You can customize the field list to match whatever your CRM or outreach tool expects. The full profile response includes headline, location, summary, education, experience, and honors and awards. Check the API docs for the complete schema.
Step 5: Putting it all together
Here is the whole pipeline as a single, self-contained shell script. Save it as enrich.sh, make it executable, and run it against any CSV:
#!/bin/bash
# enrich.sh - LinkedIn lead enrichment pipeline
set -e
API_KEY="${SCRAPELINKEDIN_API_KEY:?Set SCRAPELINKEDIN_API_KEY}"
BASE="https://scrapelinkedin.com/api/v1"
INPUT="${1:?Usage: ./enrich.sh input.csv}"
echo "=== Extracting URLs from $INPUT ==="
URLS=$(tail -n +2 "$INPUT" | cut -d',' -f3 | jq -R . | jq -s .)
COUNT=$(echo $URLS | jq length)
echo "Found $COUNT LinkedIn URLs"
echo "=== Submitting batch ==="
BATCH_ID=$(curl -s -X POST "$BASE/scrape/batch" \
-H "X-API-Key: $API_KEY" \
-H "Content-Type: application/json" \
-d "{\"linkedin_urls\": $URLS}" | jq -r '.batch_id')
echo "Batch: $BATCH_ID"
echo "=== Waiting for results ==="
while true; do
RESULT=$(curl -s "$BASE/scrape/batch/$BATCH_ID" -H "X-API-Key: $API_KEY")
STATE=$(echo $RESULT | jq -r '.status')
DONE=$(echo $RESULT | jq -r '.completed')
echo " $STATE ($DONE/$COUNT)"
[ "$STATE" != "pending" ] && break
sleep 15
done
echo "=== Extracting enriched data ==="
OUTPUT="${INPUT%.csv}_enriched.csv"
echo "name,headline,location,linkedin_url" > "$OUTPUT"
echo $RESULT | jq -r '.results[] | select(.status == "completed") |
[.profile_data.full_name, .profile_data.headline, .profile_data.location, .linkedin_url] |
@csv' >> "$OUTPUT"
ENRICHED=$(tail -n +2 "$OUTPUT" | wc -l | tr -d ' ')

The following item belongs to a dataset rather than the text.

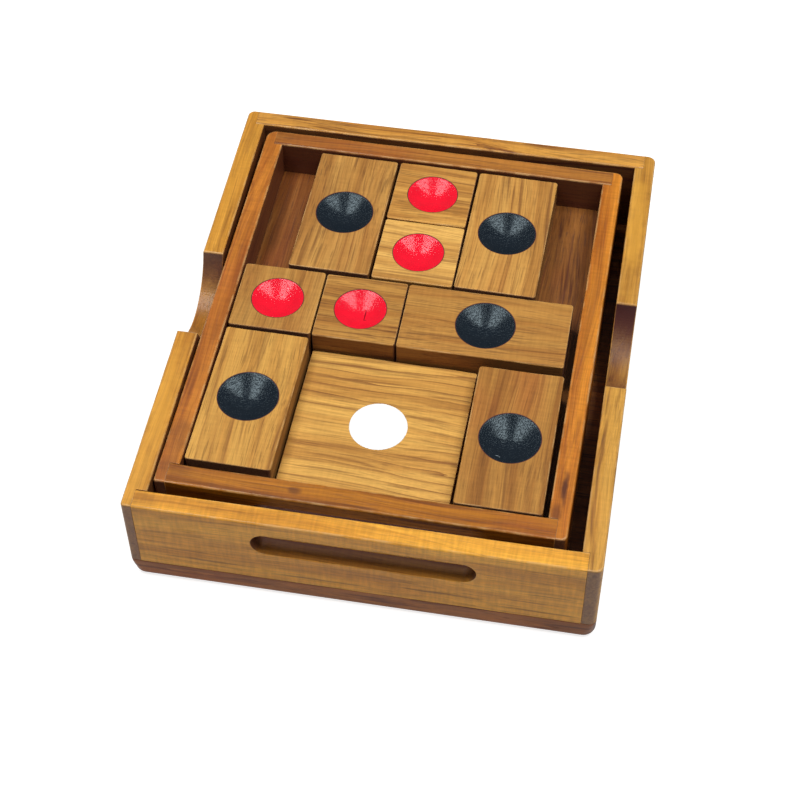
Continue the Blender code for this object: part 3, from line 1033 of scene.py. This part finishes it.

echo "=== Done: $ENRICHED enriched leads saved to $OUTPUT ==="
Usage:
chmod +x enrich.sh
export SCRAPELINKEDIN_API_KEY="sk_your_key"
./enrich.sh input.csv
The script reads your API key from the environment (never hardcode it), validates inputs with bash parameter expansion, and outputs a new file named input_enriched.csv alongside your original.
Cost breakdown
ScrapeLinkedIn charges $0.01 per profile. No monthly subscription, no minimum spend, no expiring credits. Here is what a typical enrichment run costs:
| Leads | Cost | Time (approx.) |
|---|---|---|
| 100 | $1 | 2-3 minutes |
| 500 | $5 | 8-10 minutes |
| 1,000 | $10 | 15-20 minutes |
Compare that to manual research (5+ minutes per lead) or browser extension tools ($0.14+ per profile with monthly minimums). The API approach is 10x cheaper and fully automated.
Tips for production use
- Store your API key in the environment. Use a
.envfile or your shell profile. Never put it in the script itself. - Handle partial results. If some profiles fail, the batch returns
partialstatus. Filter on.status == "completed"in your jq query and log the failures for retry. - Cache aggressively. The API caches profile data. If you scrape the same URL twice within the cache window, the second call is instant and still costs a credit. Deduplicate your input list before submitting.
- Chain with other tools. Pipe the enriched CSV into your CRM import, email verification service, or outreach tool. The whole point of a CLI pipeline is composability.